Young Josephine was the prize he sought. He gathered together his so-called hit kit, which included a gun, knives, hoods, cords, tape, plastic bags, gloves, and various tools for breaking and entering. On the morning of January 15, he could wait no longer. At 8:20 am he went to the Otero house, entered the backyard, and cut the telephone line.

Upon entering the house, despite his careful planning, things did not go as he had expected. Rader discovered that in addition to the two females, Julie’s husband, Joe Otero, age 38, and Joey, the couple’s 9-year-old son, were also at home. The Otero’s three other children, Charlie, Danny, and Carmen, were not at home.

Undeterred, Rader somehow was able to control all four people using his gun. He told them he was a criminal on the run and needed money, food, and a car to escape.
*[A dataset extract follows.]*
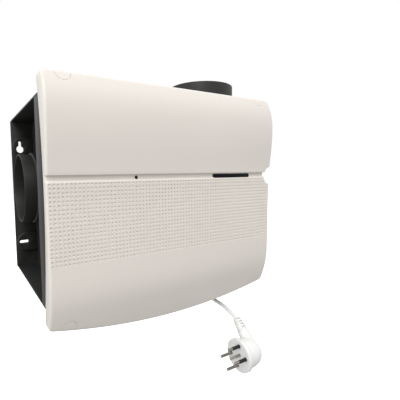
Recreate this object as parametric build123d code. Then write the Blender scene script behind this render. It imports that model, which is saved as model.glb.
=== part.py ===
from build123d import *
import math
import os

os.makedirs("parts", exist_ok=True)

# Wall-hung heat recovery unit, millimetres. X runs right along the wall, Y runs
# into the wall (the wall is Y = 0 and the front faces -Y), Z is up. The origin is
# the middle of the back panel on the wall plane.

# casing
sheet = 2.5
casing_half_w = 195.0
casing_half_h = 147.5
back_half_w = 197.0
back_t = 3.0
wall_front_y = -262.0
recess_x = -157.0
web_y = -227.0
inner_z = (-casing_half_h + sheet, casing_half_h - sheet)
inner_x = (recess_x + 3, casing_half_w - sheet)
post_x = 185.5
post_z = 138.0
drain_at = (45.0, -150.0)

# front cover
cover_half_w = 199.0
cover_top_z = 168.5
cover_corner_z = -165.0
cover_mid_z = -190.0
cover_t = 2.5
cover_corner_r = 7.0
front_curve = [(-287.5, 168.5), (-296.5, 151), (-303, 112), (-301, 76), (-296.5, 36), (-295.5, -20),
               (-295.5, -85), (-292, -130), (-282.5, -160), (-271.5, -190)]
rim_arc = [(-263.5, 176), (-282.5, 28), (-249, -196)]
groove_z = (30.5, 38.8)
groove_floor_y = -292.2
rib_back_y = -287.5
window_x = (66.5, 150.0)
window_z = (30.9, 37.7)
led_at = (-73.0, 34.4)
notch_at = (199.0, 33.0)
notch_r = 15.5
cap_r = 10.2
cap_x = 172.0
stud_z = (150.0, -146.0)

# duct connections: two spigots for 125 mm ducting and two 100 mm wall sockets
spigot_r = 61.3
spigot_bore_r = 59.0
left_spigot_at = (-68.7, 15.6)
left_spigot_x = (-196.2, -157.0)
top_spigot_at = (132.0, -180.6)
top_spigot_z = (147.5, 204.0)
socket_bore_r = 50.4
socket_r = 52.4
socket_depth = 40.0
intake_at = (-92.0, -88.0)
exhaust_at = (118.0, -80.0)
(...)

Using his cold, unemotional and nonthreatening demeanor, Rader convinced the Otero family that he meant no harm and he was able to get all of them tied up without incident.

Everything changed for the worse when Rader put a bag over Joe's head that morning. He was about to become a mass murderer by killing a family of four. In succession, Rader strangled and killed father Joe and little Joey. Mother Julie begged Rader to stop before she too was strangled to death.

Rader then moved on to his real target, the daughter Josephine. Rader forced her to go down into the basement where he hanged Josephine from a sewer pipe. In a letter to Rader, I asked him why he did this. His response was, "I thought it would be interesting to watch her die."

The horrible but well-orchestrated mass murder required surveillance, perfect timing, and the ability to subdue a group of people who were normally more than capable to defend themselves (Joe Otero was a former boxer and Julie practiced judo). The crime had the hallmarks of a military operation but there were also nagging details of sex and bondage that the police did not want to discuss with the press.

Thus began the killing career of Dennis Rader.